# Why Some "Pine" May Not Be The Right Wood For Some Outdoor Furniture In Some Areas, Some of the Time



## decoustudio (May 4, 2006)

*Why Some "Pine" May Not Be The Right Wood For Some Outdoor Furniture In Some Areas, Some of the Time*

I have a great friend that is learning to do woodworking. He has been working hard at it the past 5 years, or so, and building some adult Adirondack Chairs was his first entry into making his own project. I suggested a curved seat, and a curved back for comfort (I had spent about 18 months perfecting my own Adirondack chair design, before I gave up), but he wanted to make them simpler.

He found a plan on the internet, and went to work. They started out as gifts, and then he decided to start selling the adult chairs, to help pay for more tools. He priced the chairs just like we all do, based on the material cost, and the time it took him to build them.

What he discovered was the same thing I discovered a few years earlier. He found out that selling adult Adirondack chairs didn't work too good, so he converted the plan to a child's size. I thought this was a good idea. They were a novelty, and grandparents might buy them for $25-$30 each. He decided to price them at $125 each, about half of the price of the adult chairs that didn't sell too good. I tried to anonymously provide marketing input, but dropping him off copies of advertisements for Adirondack Chairs from everywhere in the $40 range, and some were less. His were better built, no doubt about it, but they were still hard to sell.

I helped him with the ratios to downsize all of the dimensions to kiddo dimensions, and then he went into production. He started out with hand held power tools, and then gradually, he picked up used woodworking tools. Now, he is using an imported bandsaw and a Craftsman Table saw. I have enjoyed helping him learn, and watching him learn to create in wood.

During the process of making Adirondack Chairs, he worked with Pine. I advised him to buy a more outdoor resistant wood, such as white oak, cypress, teak, cedar, cca pine, or redwood. He rejected all of those suggested woods, and chose instead to work in Pine due to it's cost and easy availability. I knew it wouldn't be the right decision, but sometimes, we need to learn lessons on our own. I had tried to stop him, remember?

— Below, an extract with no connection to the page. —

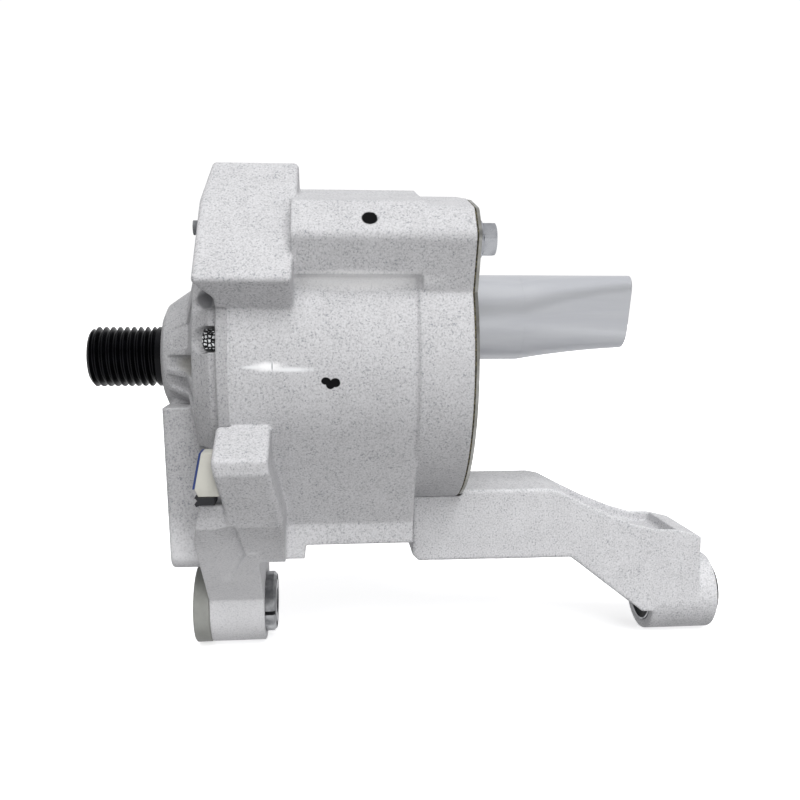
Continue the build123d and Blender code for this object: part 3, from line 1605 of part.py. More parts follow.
with BuildPart() as stator_windings:
    for tooth in range(tooth_count):
        with BuildSketch(face_plane(tooth * 360 / tooth_count, winding_inner)):
            with Locations((stator_middle, 0)):
                RectangleRounded(
                    stator_length + 2 * winding_overhang,
                    2 * winding_half,
                    winding_overhang - insulator_overhang,
                )
                Rectangle(
                    stator_length + 2 * insulator_overhang + 2 * seat_fit,
                    2 * insulator_half + 2 * seat_fit,
                    mode=Mode.SUBTRACT,
                )
        extrude(amount=winding_outer - winding_inner)
stator_windings.part.label = "stator_windings"
export_step(stator_windings.part, "parts/stator_windings.step")

# Wiring ring in front of the windings, with the sensor board on it
ring_front = 34.0
ring_rear = 37.2
ring_inner = 33.0
ring_outer = 41.2
ring_post_circle = 39.8
ring_post_radius = 1.2
ring_post_count = 6
board_front = 32.4
board_inner = 21.0
board_outer = 41.0
hall_inner = 21.2
hall_outer = 25.0
hall_half_width = 2.0
hall_thickness = 1.5
hall_angles = (60.0, 90.0, 120.0)
magnet_ring_front = 32.0
magnet_ring_rear = 37.0
magnet_ring_radius = 18.5

with BuildPart() as wiring_ring:
    with BuildSketch(Plane.YZ.offset(ring_front)):
        Circle(ring_outer)
        Circle(ring_inner, mode=Mode.SUBTRACT)
    extrude(amount=ring_rear - ring_front)
    with BuildSketch(Plane.YZ.offset(ring_rear)):
        with PolarLocations(
            ring_post_circle, ring_post_count, start_angle=180 / tooth_count
        ):
            Circle(ring_post_radius)
    extrude(amount=stator_front - ring_rear)
wiring_ring.part.label = "wiring_ring"
export_step(wiring_ring.part, "parts/wiring_ring.step")

with BuildPart() as sensor_board:
    with BuildSketch(Plane.YZ.offset(board_front)):
        Circle(board_outer)
        Circle(board_inner, mode=Mode.SUBTRACT)
    extrude(amount=ring_front - board_front)
sensor_board.part.label = "sensor_board"
export_step(sensor_board.part, "parts/sensor_board.step")

with BuildPart() as hall_sensors:
    with BuildSketch(Plane.YZ.offset(ring_front)):
        for angle in hall_angles:
            with Locations(
                Location(around_shaft((hall_inner + hall_outer) / 2, angle), 180 - angle)
            ):
                Rectangle(hall_outer - hall_inner, 2 * hall_half_width)
    extrude(amount=hall_thickness)
hall_sensors.part.label = "hall_sensors"
export_step(hall_sensors.part, "parts/hall_sensors.step")

# Rotor
rotor_radius = 25.0
magnet_count = 8
magnet_outer = 28.2
magnet_gap = 2.0
magnet_sleeve_outer = 28.5
rotor_plate_thickness = 2.0
rotor_plate_radius = 27.5
rotor_hole_circle = 20.0
rotor_hole_radius = 2.8

with BuildPart() as rotor_core:
    with BuildSketch(Plane.YZ.offset(stator_front)):
        Circle(rotor_radius)
        Circle(core_seat_radius + seat_fit, mode=Mode.SUBTRACT)
        with PolarLocations(rotor_hole_circle, magnet_count):
            Circle(rotor_hole_radius, mode=Mode.SUBTRACT)
        with Locations((0, (key_bottom + key_top) / 2)):
            Rectangle(
                key_width + 2 * seat_fit,
                key_top - key_bottom + 2 * seat_fit,
                mode=Mode.SUBTRACT,
            )
    extrude(amount=stator_length)
rotor_core.part.label = "rotor_core"
export_step(rotor_core.part, "parts/rotor_core.step")

with BuildPart() as rotor_magnets:
    with BuildSketch(Plane.YZ.offset(stator_front)):
        Circle(magnet_outer - seat_fit)
        Circle(rotor_radius + seat_fit, mode=Mode.SUBTRACT)
        with PolarLocations(
            (rotor_radius + magnet_outer) / 2, magnet_count, start_angle=180 / magnet_count
        ):
            Rectangle(2 * (magnet_outer - rotor_radius), magnet_gap, mode=Mode.SUBTRACT)
    extrude(amount=stator_length)
rotor_magnets.part.label = "rotor_magnets"
export_step(rotor_magnets.part, "parts/rotor_magnets.step")

with BuildPart() as magnet_sleeve:
    with BuildSketch(Plane.YZ.offset(stator_front)):
        Circle(magnet_sleeve_outer)
        Circle(magnet_outer, mode=Mode.SUBTRACT)
    extrude(amount=stator_length)
magnet_sleeve.part.label = "magnet_sleeve"
export_step(magnet_sleeve.part, "parts/magnet_sleeve.step")

with BuildPart() as rotor_end_plates:
    for front in (stator_front - rotor_plate_thickness, stator_rear):
        with BuildSketch(Plane.YZ.offset(front)):
            Circle(rotor_plate_radius)
            Circle(core_seat_radius + seat_fit, mode=Mode.SUBTRACT)
            with PolarLocations(rotor_hole_circle, magnet_count):
                Circle(rotor_hole_radius, mode=Mode.SUBTRACT)
        extrude(amount=rotor_plate_thickness)
rotor_end_plates.part.label = "rotor_end_plates"
export_step(rotor_end_plates.part, "parts/rotor_end_plates.step")

with BuildPart() as rotor_key:
    with BuildSketch(Plane.XY.offset(key_bottom + seat_fit)):
        with Locations((key_front + key_length / 2, 0)):
            Rectangle(key_length - 2 * seat_fit, key_width - 2 * seat_fit)
    extrude(amount=key_top - key_bottom - seat_fit)
rotor_key.part.label = "rotor_key"
export_step(rotor_key.part, "parts/rotor_key.step")

with BuildPart() as sensor_magnet_ring:
    with BuildSketch(Plane.YZ.offset(magnet_ring_front)):
        Circle(magnet_ring_radius)
        Circle(core_seat_radius + seat_fit, mode=Mode.SUBTRACT)
    extrude(amount=magnet_ring_rear - magnet_ring_front)
sensor_magnet_ring.part.label = "sensor_magnet_ring"
export_step(sensor_magnet_ring.part, "parts/sensor_magnet_ring.step")

# Control board in the foot, with the phase leads that come down to it
control_board_length = 50.0
control_board_half_width = 22.0
control_board_thickness = 1.6
control_board_bottom = chamber_floor + board_post_height
control_board_top = control_board_bottom + control_board_thickness
board_screw_radius = 1.3
board_screw_head_radius = 2.7
board_screw_head_height = 2.0
capacitor_radius = 4.0
capacitor_length = 20.0
capacitor_front = 45.0
capacitor_spacing = 16.0
transistor_length = 5.0
transistor_width = 6.0
transistor_height = 2.3
transistor_spacing_x = 8.0
transistor_spacing_y = 9.0
transistor_middle = 73.0
phase_lead_radius = 1.3
phase_lead_across = 38.55
phase_lead_spacing = 6.0
phase_lead_top = -38.6

with BuildPart() as control_board:
    with BuildSketch(Plane.XY.offset(control_board_bottom)):
        with Locations((board_centre, 0)):
            Rectangle(control_board_length, 2 * control_board_half_width)
            with GridLocations(board_post_span_x, board_post_span_y, 2, 2):
                Circle(board_screw_radius + seat_fit, mode=Mode.SUBTRACT)
    extrude(amount=control_board_thickness)
control_board.part.label = "control_board"
export_step(control_board.part, "parts/control_board.step")

with BuildPart() as control_board_screws:
    with BuildSketch(Plane.XY.offset(control_board_top)):
        with Locations((board_centre, 0)):
            with GridLocations(board_post_span_x, board_post_span_y, 2, 2):
                Circle(board_screw_head_radius)
    extrude(amount=board_screw_head_height)
    with BuildSketch(Plane.XY.offset(control_board_top)):
        with Locations((board_centre, 0)):
            with GridLocations(board_post_span_x, board_post_span_y, 2, 2):
                Circle(board_screw_radius)
    extrude(amount=-control_board_thickness - foot_wall + screw_tip_gap)
control_board_screws.part.label = "control_board_screws"
export_step(control_board_screws.part, "parts/control_board_screws.step")

with BuildPart() as board_capacitors:
    with BuildSketch(Plane.YZ.offset(capacitor_front)):
        with Locations((0, control_board_top + capacitor_radius)):
            with GridLocations(capacitor_spacing, capacitor_spacing, 2, 1):
                Circle(capacitor_radius)
    extrude(amount=capacitor_length)
board_capacitors.part.label = "board_capacitors"
export_step(board_capacitors.part, "parts/board_capacitors.step")

with BuildPart() as power_transistors:
    with BuildSketch(Plane.XY.offset(control_board_top)):
        with Locations((transistor_middle, 0)):
            with GridLocations(transistor_spacing_x, transistor_spacing_y, 2, 3):
                Rectangle(transistor_length, transistor_width)
    extrude(amount=transistor_height)
power_transistors.part.label = "power_transistors"
export_step(power_transistors.part, "parts/power_transistors.step")

with BuildPart() as phase_leads:
    with BuildSketch(Plane.XY.offset(control_board_top)):
        with Locations((phase_lead_across, 0)):
            with GridLocations(phase_lead_spacing, phase_lead_spacing, 1, 3):
                Circle(phase_lead_radius)
    extrude(amount=phase_lead_top - control_board_top)
phase_leads.part.label = "phase_leads"
export_step(phase_leads.part, "parts/phase_leads.step")
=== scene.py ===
"""Finishes for a drive motor with a threaded shaft and a two eye mount, around its CAD model."""

import math

import bmesh
import bpy
from bpy.props import FloatProperty, FloatVectorProperty, IntProperty, PointerProperty
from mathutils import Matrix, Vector


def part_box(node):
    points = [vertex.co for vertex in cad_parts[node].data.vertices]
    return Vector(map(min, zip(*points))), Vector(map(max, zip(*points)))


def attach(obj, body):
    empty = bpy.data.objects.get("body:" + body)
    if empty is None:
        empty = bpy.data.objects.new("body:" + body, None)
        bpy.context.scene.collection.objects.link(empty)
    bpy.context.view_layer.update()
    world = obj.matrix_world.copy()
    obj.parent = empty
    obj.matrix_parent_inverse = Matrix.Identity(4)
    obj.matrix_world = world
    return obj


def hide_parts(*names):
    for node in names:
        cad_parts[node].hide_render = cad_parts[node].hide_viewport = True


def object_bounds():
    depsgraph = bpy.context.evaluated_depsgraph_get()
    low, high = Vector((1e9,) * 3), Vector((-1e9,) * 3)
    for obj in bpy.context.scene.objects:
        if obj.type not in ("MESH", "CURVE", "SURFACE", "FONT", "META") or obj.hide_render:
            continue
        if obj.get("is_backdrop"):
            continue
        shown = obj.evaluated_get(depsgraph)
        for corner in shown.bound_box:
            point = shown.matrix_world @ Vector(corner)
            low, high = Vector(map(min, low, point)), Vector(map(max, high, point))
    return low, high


bl_info = {
    "name": "Drive Motor Finishes",
    "version": (1, 0, 0),
    "blender": (4, 5, 0),
    "location": "View3D > Sidebar > Drive Motor",
    "description": "Materials, fasteners, bushes and studio for the drive motor",
    "category": "Object",
}

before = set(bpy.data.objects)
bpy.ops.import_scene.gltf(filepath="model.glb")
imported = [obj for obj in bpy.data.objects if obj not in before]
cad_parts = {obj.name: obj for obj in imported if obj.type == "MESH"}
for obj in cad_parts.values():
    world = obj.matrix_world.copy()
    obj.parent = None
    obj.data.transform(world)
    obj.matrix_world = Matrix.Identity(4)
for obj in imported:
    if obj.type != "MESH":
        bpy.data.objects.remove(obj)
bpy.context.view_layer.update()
MM = 0.001
# Corners closer than this are one corner
SAME_PLACE = 1e-6
# Bands that a wave texture draws across one unit of its scale
WAVE_BANDS = 20
# Samples of each rounded edge
EDGE_SAMPLES = 4
# Greys of the studio behind the camera, from straight down (0) to straight up (1)
ROOM_GREYS = (
    (0.0, 0.7),
    (0.4, 0.85),
    (0.48, 0.6),
    (0.53, 0.4),
    (0.6, 0.5),
    (0.66, 0.24),
    (0.88, 0.4),
    (1.0, 0.9),
)
BACKDROP_GREY = (0.82, 0.82, 0.83, 1.0)
# Marks, painted light and painted shade in the casting skins: centre and reach in mm, colour,
# softness of the outline, and how much of the skin they cover
HOUSING_MARKS_AND_PAINTED_LIGHT = (
    # Painted light: paler skin low on the housing, and a paler band under the ridge that paints out
    # the ridge's shadow
    ((24.0, -16.0, -84.0), (36.0, 60.0, 30.0), "#FAFAFC", 0.45, 0.42),
    ((72.0, -47.5, 27.2), (23.5, 5.5, 3.0), "#FFFFFF", 0.45, 0.7),
    # A painted highlight on a scar of the casting tool, and a grey tick across it
    ((50.5, -53.0, -1.3), (6.0, 3.0, 0.7), "#E6E7E9", 0.8, 1.0),
    ((38.2, -53.0, -0.5), (3.0, 3.0, 0.5), "#E0E1E3", 0.8, 1.0),
    ((43.4, -53.0, -0.3), (4.0, 3.0, 1.3), "#F4F4F5", 0.7, 1.0),
    ((44.65, -53.0, -0.2), (0.2, 3.0, 1.4), "#A5A7AB", 0.4, 1.0),
    # A dot of marker ink on the ridge, and a blotch of three on the barrel
    ((75.5, -52.8, 45.8), (2.5, 2.5, 2.5), "#040405", 0.1, 1.0),
    ((61.45, -52.76, -5.0), (1.5, 2.0, 1.2), "#050507", 0.1, 1.0),
    ((62.9, -52.6, -6.3), (1.45, 2.0, 1.3), "#050507", 0.1, 1.0),
    ((64.4, -52.7, -5.6), (1.6, 2.0, 1.5), "#050507", 0.1, 1.0),
)
COVER_PAINTED_LIGHT_AND_SHADE = (
    # Painted shade in the core pocket and in a recess of the web
    ((22.7, -44.0, 20.8), (2.6, 16.0, 3.2), "#77777A", 0.2, 0.9),
    ((15.0, -31.0, -1.3), (7.0, 13.0, 3.3), "#93928D", 0.25, 0.8),
    # Painted light: a paler foot of the skirt
    ((3.0, -30.0, -73.0), (16.0, 40.0, 17.0), "#FAFAFC", 0.4, 0.36),
)


def linear(hex_colour):
    """Linear red, green, blue and alpha of an sRGB hex colour."""
    channels = [int(hex_colour[start : start + 2], 16) / 255 for start in (1, 3, 5)]
    return tuple(
        c / 12.92 if c <= 0.04045 else ((c + 0.055) / 1.055) ** 2.4 for c in channels
    ) + (1.0,)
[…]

During his early days in the Children's Furniture manufacturing business, I told him that I would buy the first two chairs, if he would build a little side table to match. He didn't know what to do with the table idea, as he didn't have a plan for it. At the time, it seemed pretty easy to me, just whip one out, four legs, cross ties, and a top. I learned quickly that he wasn't ready for the designing process quite yet, so I sketched a quick little drawing for him to use. I have been learning more about how to instruct and teach people woodworking related things, and this was a good lesson for me as well.

He searched high and low trying to find an outdoor clear finish that would protect Pine. He insisted that the finishing "product" brochures all showed how it would protect wood outdoors. I remember glancing through the brochures and saying, "I just don't believe it…..use a different wood." But he persisted.

Another lesson I gathered about teaching woodworking to folks, is that sometimes, they have to learn lessons on their own. I do…...my kids do…...we all do…..my friend does. In this case, I'm the one that is out the money for the chairs. I'm not upset, it happened just as I expected. And, in a sick way, it is nice to be proven right, even this time.

So, I told him to make the furniture for my kids with no finish, and then I would paint them myself. Once I got his pieces to my house, I used oil base exterior primer, and then latex exterior house paint for the top coat. The chairs looked beautiful, and have graced our yard since. The little table didn't last but about 2 weeks, before my son tried to stand on it, and it collapsed. Oh well.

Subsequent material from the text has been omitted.